The magic and virtue of Baldwin’s pen is that it rings with what one knows instinctively and from a great depth is truth. There are, of course, harsh challenges and no promise of survival, to say nothing of victory, in that truth. Baldwin’s faith, like that of Paul and the other biblical prophets he so loved to quote, “is the substance of things hoped for, the evidence of things not seen.”
It is thus as prophet urging us on—not as doomsayer—that he defines the terms of black existence in this country, warning:
It is a very grave matter to be forced to imitate a people for whom you know—which is the price of your performance and survival—you do not exist. It is hard to imitate a people whose existence appears, mainly, to be made tolerable by their bottomless gratitude that they are not, thank heaven, you.
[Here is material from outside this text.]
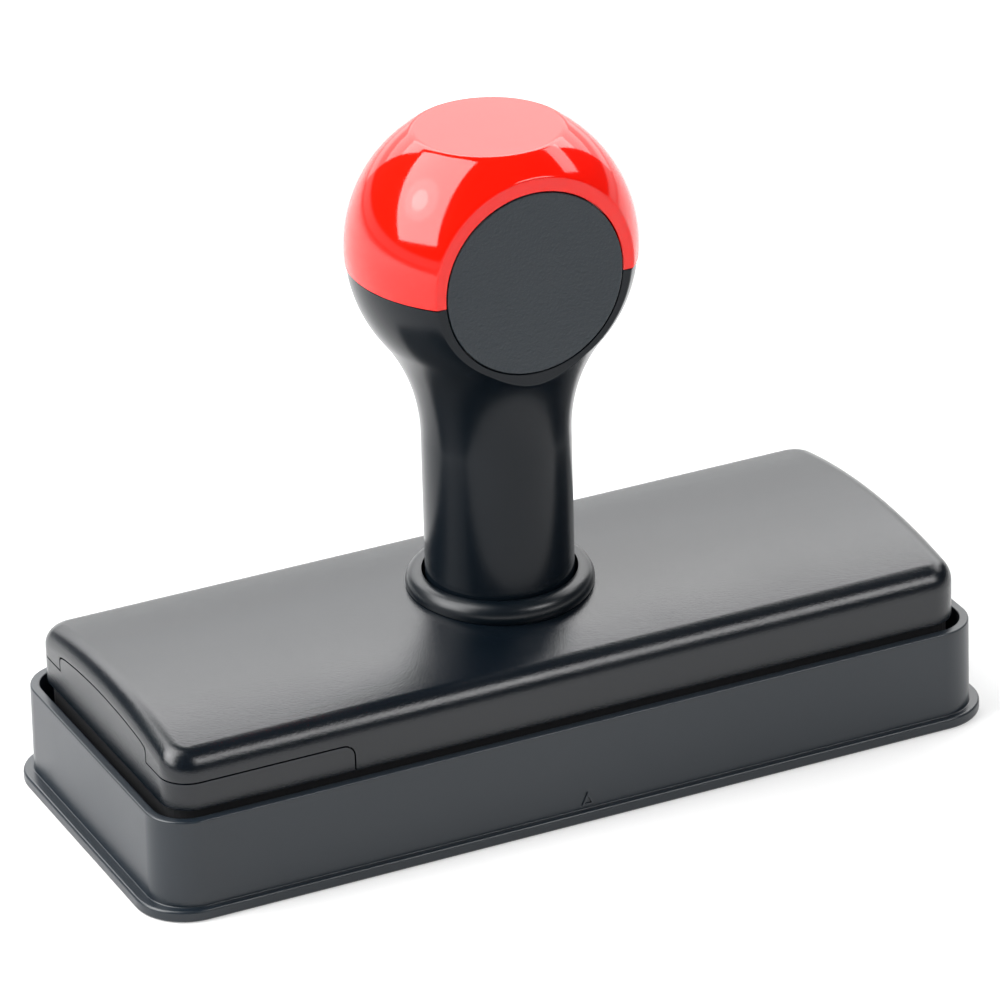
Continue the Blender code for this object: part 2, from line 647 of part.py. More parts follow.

There is in this work—as there is in so much of Baldwin’s literary legacy—a finely balanced cry of despair and a quiet prayer of wonderment. Illustrative of this reflection on a people’s ordeal and salvation, he writes:
A stranger to this planet might find the fact that there are any Black people at all still alive in America something to write home about. I, myself find it remarkable not that so many Black men were forced (and in so many ways!) to leave their families, but that so many remained and aided their issue to grow and flourish.
Baldwin’s work cries out against the contradictions, the delusions—the manipulation of power—while he searches for that elusive love that would illuminate our moral obligation and, therefore, salvage our fragile civilization.